Judge Chmiel clarified Swain's statement by asking, "You mean you are (going to seek) that the zoning ordinance is unconstitutional?"

Hansen said any "assertion by District 155 that the city's zoning ordinances are not valid" is not included in the District's third-party complaint, which drew the city into the legal battle over the new stadium to begin with.

"We're contemplating adding that (the zoning code is not fair and reasonable) as an amendment to our suit," Swain said.

Judge Chmiel told the three legal teams to return next week at 2 p.m. Aug. 29, while he reviewed details in the case.

The judge also suggested the three sides consider entering mediation, or a "settlement conference," where everyone could sit down together and work towards a resolution on the matter. 

The battle over the bleachers at Crystal Lake South High School began late last month when the city issued stop work orders on construction of the stadium, which will seat up to 3,900 people.

The school district never applied for permits or zoning variation approval on the project, nor did it notify the neighboring homeowners that the 51-foot-tall structure would be built 41 feet from the property line.

City code requires a setback of 50 feet, and zoning variation would be needed for a structure of that height, according to city officials. The bleachers are also three times the width of the original bleachers on the site, and the school district did not obtain the necessary storm water permits (per city code) for the project either.

Tom Burney, attorney for the homeowners, told the judge on Friday that Crystal Lake South High School would need an additional 680 parking spaces to accommodate the bleachers' capacity. 

District 155 officials have maintained that they are governed solely by the McHenry County Regional Superintendent of Schools, and received permits from that office. 

Another glitch in the legal process: District 155 attorneys said they were extending the third-party lawsuit to include the Regional Superintendent of Schools, Leslie Schermerhorn; however, the district has not yet issued that summons.

If it does, Schermerhorn would, in most cases, be represented by McHenry County State's Attorney Louis Bianchi. However, Bianchi is  listed as a private party on the homeowners' lawsuit against the school district because he owns one of the homes that backs up to the underbelly of the new bleachers. 
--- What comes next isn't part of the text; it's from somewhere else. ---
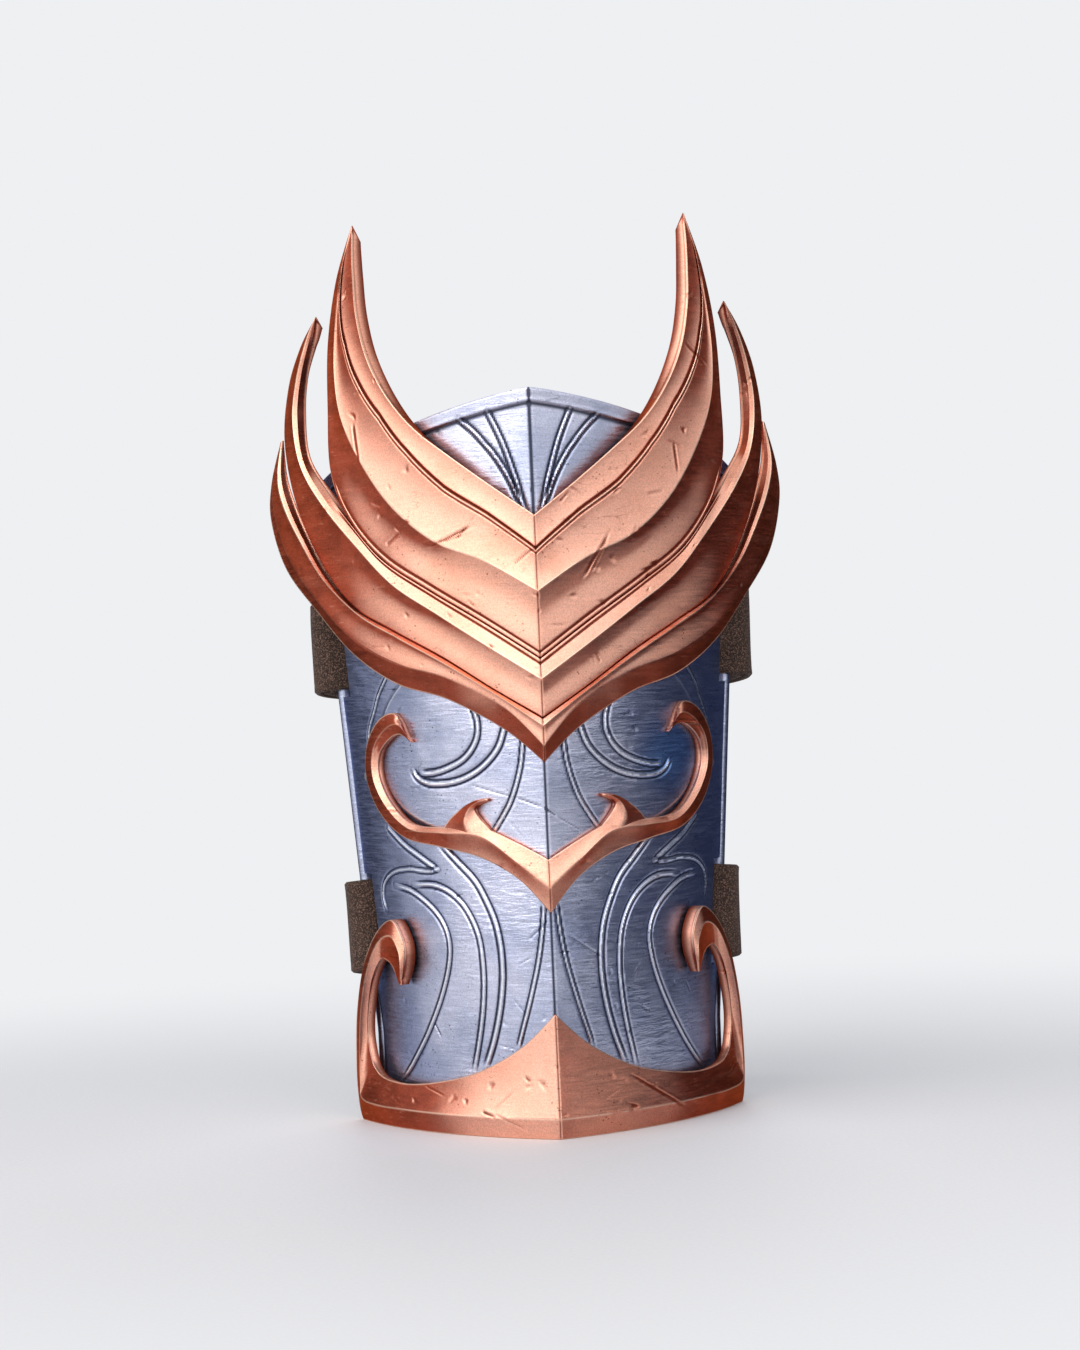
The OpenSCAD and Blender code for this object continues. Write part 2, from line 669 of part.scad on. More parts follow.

Petition Supports City in Bleachers Dispute

CL South Fans May Get to Use Bleachers- For Now; Legal Battle Continues

District 155 Extends Court Battle to Include City of Crystal Lake, Regional Superintendent

CL South Neighbors File Lawsuit Against District 155; Football Season in Flux

District 155 Installs Massive New Bleachers at CL South High School Without City Approval

'Battle of the Bleachers' Continues Between District 155 and City of Crystal Lake 

CL Mayor Asks District 155 to Stop Work on Bleachers and Obtain Zoning Approval

Stop Work Order from City to District 155 for CL South Bleachers

John Jacob August 25, 2013 at 11:11 AM
You are assuming that the rules the district broke are constitutional. Unfortunately, you being angry doesn't mean that the district is wrong. Until there is a ruling, the district can not be blamed for disobeying rules that they are willing to challenge as unconstitutional. Also, was sueing the right option for the homeowners to take? I understand that it is a legal thing to do, but I still have not heard what the homeowners are trying to accomplish. Is the goal removing the bleachers or just getting the district fined? Either way, the students in the district that everyone seems to care about in the comments are going to be affected if the district loses more money. I wouldn't worry about setting an example for them with this case as much as I would worry about the district having enough money to teach these kids correctly and well.
D155 Teacher August 25, 2013 at 11:19 AM
I know this has nothing to do this article, which is but one example of the unbelievable arrogance of the new superintendent. Full disclaimer: I have worked as a teacher and coach for D155 for the past 18 years. I encourage someone to FOIA Johnny Thomas's district credit card purchases. You may find something terribly amiss.
D155 Teacher August 25, 2013 at 11:23 AM
Also, as manyreaders may not know, our contract expired in June. The district made an initial offer of a 20 percent pay decrease. Talk about bad faith. If our enrollment is declining, and it is, how can Thomas and the BOE justify creating THREE brand new Asst. Superintendent positions? Each of these so-called administrators is making three times the salary of a starting teacher and have ZERO impact on learning or helping students?
D155 Teacher August 25, 2013 at 11:27 AM
And I think I speak for all D155 teachers when I say that the opening-day kickoff, normally a time to energize teachers and staff, was a disaster. In my 18 years, I have never heard a superintendent so ill-prepared to speak. Don't believe me? Ask any of the three BOE members who were also in attendance. Wagner, Secrest, and Whitman. I'm sure they are now questioning their decision to hire JT.
D155 Teacher August 25, 2013 at 11:33 AM
I'm not sure how they can claim they are broke when they are spending such an egregious amount on bleachers, which have ZERO impact on student achievement. We all miss Dr. Hawk. Unlike Johnny, she had the students best interests in mind. Unlike Johnny, Dr. Hawk did not put more administrators (most of whom are grotesquely overpaid anyhow) between her and the teachers. I hope that the community begins to see how this administration is quickly destroying the trust that that makes CL and Cary such a great district to live in and to educate our kids in. We have already lost two great principles (and rumor has it one more at the end f this year). Ask yourself, what gives?